[EXERCISE DESCRIPTION]:
Only the lines between the line with "make_elevator()" and the line with "bpy.context.view_layer.update()", together with those two lines themselves, are to be copied exactly.

[STORED DATA]:
________________________________________
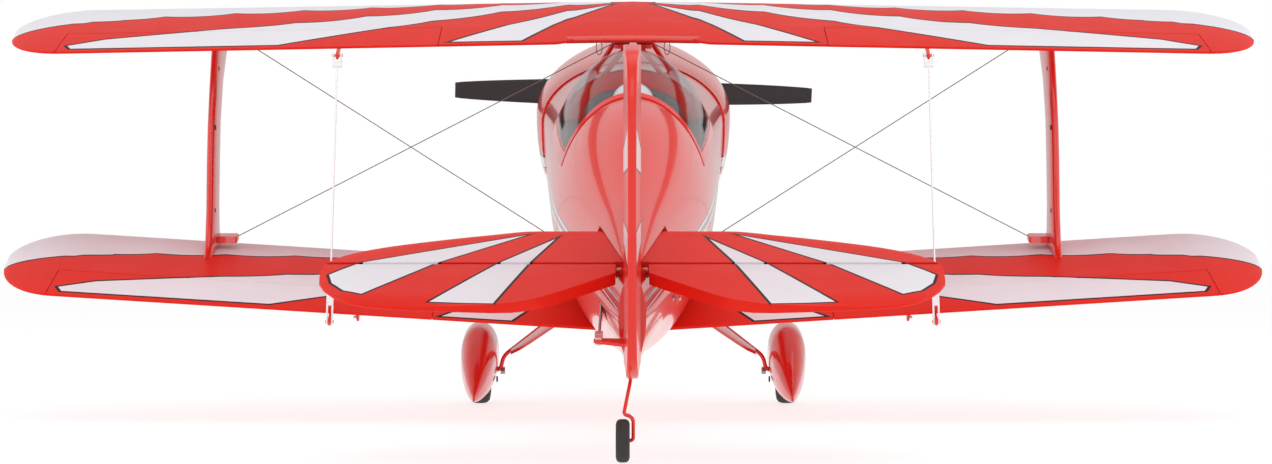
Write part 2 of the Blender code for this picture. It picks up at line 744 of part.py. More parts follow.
def make_fin_and_rudder():
    fin = side_plate(FIN_EDGE, -FIN_HALF, FIN_HALF)
    stab_clear = block((-10, 435, TAIL_LINE - 5), (10, STAB_HINGE + 1, TAIL_LINE + 4.4))
    piece("vertical_fin", fin, "red_film", cut=(body_shape(GAP, 400.0, 546.0), stab_clear))
    rings = []
    for height, front, aft in RUDDER_EDGE:
        chord = aft - front
        nose = 3.0
        half = FIN_HALF if chord > 25 else FIN_HALF * 0.8
        edge = half * (1 - chord / 100)
        s = RUDDER_HINGE + front
        rings.append([
            (0.3, s, height), (half, s + nose, height), (edge, s + chord, height),
            (-edge, s + chord, height), (-half, s + nose, height), (-0.3, s, height),
        ])
    arm_outline = ((-1, 551), (-1, 562), (-19.4, 554), (-20.4, 551.6), (-18.6, 550))
    low, high = RUDDER_HORN_LINE - 0.8, RUDDER_HORN_LINE + 0.8
    arm = loft([[(x, s, z) for x, s in arm_outline] for z in (low, high)])
    piece("rudder", loft(rings), "red_film", (0, RUDDER_HINGE, 0), joined=(arm,))


# Radio gear, power pack and cockpit


def make_tail_servos():
    elevator_pivot = (21.4, 200, 0)
    end = (elevator_pivot[1] + ELEVATOR_HORN[0], elevator_pivot[2] + ELEVATOR_HORN[1])
    piece("elevator_servo", block((-2, 186, -14), (19.8, 212, 12)), "case_plastic")
    outline = [(197, 0), (200, 3), (203, 0), (end[0] + 1.6, end[1] - 1), (end[0] - 1.6, end[1] - 1)]
    piece("elevator_servo_arm", side_plate(outline, 20.4, 22), "white_nylon", elevator_pivot)
    horn_end = (STAB_HINGE + ELEVATOR_HORN[0], TAIL_LINE + ELEVATOR_HORN[1])
    path = [(23.4, *end), (ELEVATOR_HORN_X + 2, *horn_end)]
    piece("elevator_pushrod", rod(path, 0.8, 8), "spring_wire", (23.4, *end))
    rudder_pivot = (2, 250, RUDDER_HORN_LINE - 3)
    piece("rudder_servo", block((-9, 238, -42), (13, 262, -13.4)), "case_plastic")
    x, s = rudder_pivot[0] + RUDDER_HORN[0], rudder_pivot[1] + RUDDER_HORN[1]
    corners = ((2, 247), (5, 250), (2, 253), (x - 1, s + 1.6), (x - 1, s - 1.6))
    arm = loft([[(a, b, z) for a, b in corners] for z in (rudder_pivot[2] - 0.8, rudder_pivot[2] + 0.8)])
    piece("rudder_servo_arm", arm, "white_nylon", rudder_pivot)
    horn_x, horn_s = RUDDER_HORN[0], RUDDER_HINGE + RUDDER_HORN[1]
    path = [(x, s, rudder_pivot[2] + 2), (horn_x, horn_s, RUDDER_HORN_LINE - 2)]
    piece("rudder_pushrod", rod(path, 0.8, 8), "spring_wire", path[0])


def make_power_pack():
    piece("battery", block((-18, 14, -62), (18, 112, -30)), "battery_wrap")
    piece("speed_controller", block((-14, 10, -22), (14, 62, -12)), "case_plastic")
    piece("receiver", block((-40, 195, -36), (-16, 232, -22)), "case_plastic")


def pilot_shape():
    """A seated bust in a plain round helmet."""
    rings = []
    for z, wide, deep, s in (
        (29, 26, 15, 205), (36, 28, 15, 205), (42, 22, 12, 204), (45, 9, 9, 203), (48, 11, 12, 201),
        (53, 14, 15, 200), (59, 14.5, 15.5, 200), (65, 12, 13, 200), (69, 7, 8, 200), (70.4, 1.5, 2, 200),
    ):
        ring = []
        for i in range(14):
            angle = math.tau * i / 14
            ring.append((wide * math.cos(angle), s + deep * math.sin(angle), z))
        rings.append(ring)
    return loft(rings)


def make_hatch():
    below = block((-90, 90, -120), (90, 290, SILL + GAP))
    piece(
        "canopy_glass", canopy_shape(0.0, HATCH_FRONT, HATCH_REAR), "clear_canopy",
        cut=(canopy_shape(-2.0, HATCH_FRONT - 1, HATCH_REAR + 1), below),
    )
    rings = []
    for s in (116, 160, 210, 258):
        wide = side_at(s, SILL) - 4.4
        low, high = SILL + 0.6, SILL + 3.6
        rings.append([(-wide, s, low), (wide, s, low), (wide, s, high), (-wide, s, high)])
    panel = loft([[(x, s, z) for x, z in ((-26, 29), (26, 29), (18, 48), (-18, 48))] for s in (132, 140)])
    piece("cockpit_floor_with_pilot", loft(rings), "cockpit_plastic", joined=(pilot_shape(), panel))


def main():
    for old in list(bpy.data.objects):
        bpy.data.objects.remove(old, do_unlink=True)
    make_fuselage()
    make_nose()
    make_propeller()
    make_wings()
    make_ailerons()
    make_aileron_links()
    make_aileron_servos()
    make_struts()
    make_wires()
    make_undercarriage()
    make_tail_wheel()
    make_tailplane()
    make_elevator()
    make_fin_and_rudder()
    make_tail_servos()
    make_power_pack()
    make_hatch()


main()
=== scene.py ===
"""Looks for the radio control biplane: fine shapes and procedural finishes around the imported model.

Shapes are laid out in millimetres on the aircraft's drawing axes: x to its right, s aft from the
firewall and z above the thrust line. The propeller's joint in the frame gives the stance on the floor.
"""

import json
from math import asin, atan2, copysign, cos, exp, hypot, pi, radians, sin, sqrt, tan, tau

import bmesh
import bpy
from mathutils import Matrix, Vector


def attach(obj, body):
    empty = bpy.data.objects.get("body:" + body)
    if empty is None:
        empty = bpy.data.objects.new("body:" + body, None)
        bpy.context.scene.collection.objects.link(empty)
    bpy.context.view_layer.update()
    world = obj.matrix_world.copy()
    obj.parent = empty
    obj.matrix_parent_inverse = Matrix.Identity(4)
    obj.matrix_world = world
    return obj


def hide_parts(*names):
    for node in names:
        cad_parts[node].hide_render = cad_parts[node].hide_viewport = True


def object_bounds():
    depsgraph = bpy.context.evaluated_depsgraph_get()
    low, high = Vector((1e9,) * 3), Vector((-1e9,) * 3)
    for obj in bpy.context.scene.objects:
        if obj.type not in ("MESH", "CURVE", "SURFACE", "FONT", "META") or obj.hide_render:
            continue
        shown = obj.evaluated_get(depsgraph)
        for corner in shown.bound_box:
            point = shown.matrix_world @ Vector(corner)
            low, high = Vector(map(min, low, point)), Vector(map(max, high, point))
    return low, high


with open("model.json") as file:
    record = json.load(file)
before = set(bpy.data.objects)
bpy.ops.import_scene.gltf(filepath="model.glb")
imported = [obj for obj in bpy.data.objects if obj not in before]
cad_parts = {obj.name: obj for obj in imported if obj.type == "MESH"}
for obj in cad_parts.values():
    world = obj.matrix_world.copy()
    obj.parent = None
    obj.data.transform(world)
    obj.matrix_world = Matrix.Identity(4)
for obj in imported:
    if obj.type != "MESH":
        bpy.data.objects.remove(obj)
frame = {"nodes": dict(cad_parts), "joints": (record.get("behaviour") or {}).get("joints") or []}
CAD_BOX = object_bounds()

MM = 0.001
JOINTS = {joint["name"]: joint for joint in frame["joints"]}
PROP_STATION = -155.0
THRUST_AXIS = Vector(JOINTS["propeller_spin"]["axis"])
PITCH = atan2(THRUST_AXIS.z, THRUST_AXIS.y)
FIREWALL = Vector(JOINTS["propeller_spin"]["pos_m"]) + THRUST_AXIS * PROP_STATION * MM
STANCE = Matrix.Translation(FIREWALL) @ Matrix.Rotation(PITCH, 4, "X")
FROM_WORLD = STANCE.inverted()


def drawn(point_m):
    """A frame position as (x, s, z) in millimetres on the drawing axes."""
    local = FROM_WORLD @ Vector(point_m) / MM
    return local.x, -local.y, local.z


# Driving dimensions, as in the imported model
SPAN = 840.0
CHORD = 156.0
WING_THICKNESS = 0.125
UPPER_NOSE = -8.0
UPPER_LINE = 88.0
SWEEP = 0.119
LOWER_NOSE = 100.0
LOWER_LINE = -83.6
DIHEDRAL = tan(radians(3.7))
TIP_START = 375.0
TIP_SPLIT = 0.48
HINGE_SHARE = 0.73
AILERON_INNER = 130.0
AILERON_OUTER = 378.0
RIB_PITCH = 46.0
RIB_SAG = 1.1
STRUT_X = 288.0
LINK_X = 195.0
LINK_HORN = (50.0, -10.0)
SERVO_X = 181.0
SERVO_HORN = (9.0, -17.0)
WIRE_LINE = UPPER_LINE - 11.3
STATIONS = (  # station, half width, height of the widest line, top, bottom
    (0, 66, 6, 50, -71),
    (60, 62, 5, 56, -85),
    (110, 59, 4, 60, -90),
    (265, 49, 0, 71, -88),
    (437, 24, 0, 43.5, -50),
    (546, 7.5, 1, 26, -27),
)
TOP_POWER = 1.95
BOTTOM_POWER = 2.9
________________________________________
[ANSWER FOR THE TASK]:
    make_elevator()
    make_fin_and_rudder()
    make_tail_servos()
    make_power_pack()
    make_hatch()


main()
=== scene.py ===
"""Looks for the radio control biplane: fine shapes and procedural finishes around the imported model.

Shapes are laid out in millimetres on the aircraft's drawing axes: x to its right, s aft from the
firewall and z above the thrust line. The propeller's joint in the frame gives the stance on the floor.
"""

import json
from math import asin, atan2, copysign, cos, exp, hypot, pi, radians, sin, sqrt, tan, tau

import bmesh
import bpy
from mathutils import Matrix, Vector


def attach(obj, body):
    empty = bpy.data.objects.get("body:" + body)
    if empty is None:
        empty = bpy.data.objects.new("body:" + body, None)
        bpy.context.scene.collection.objects.link(empty)
    bpy.context.view_layer.update()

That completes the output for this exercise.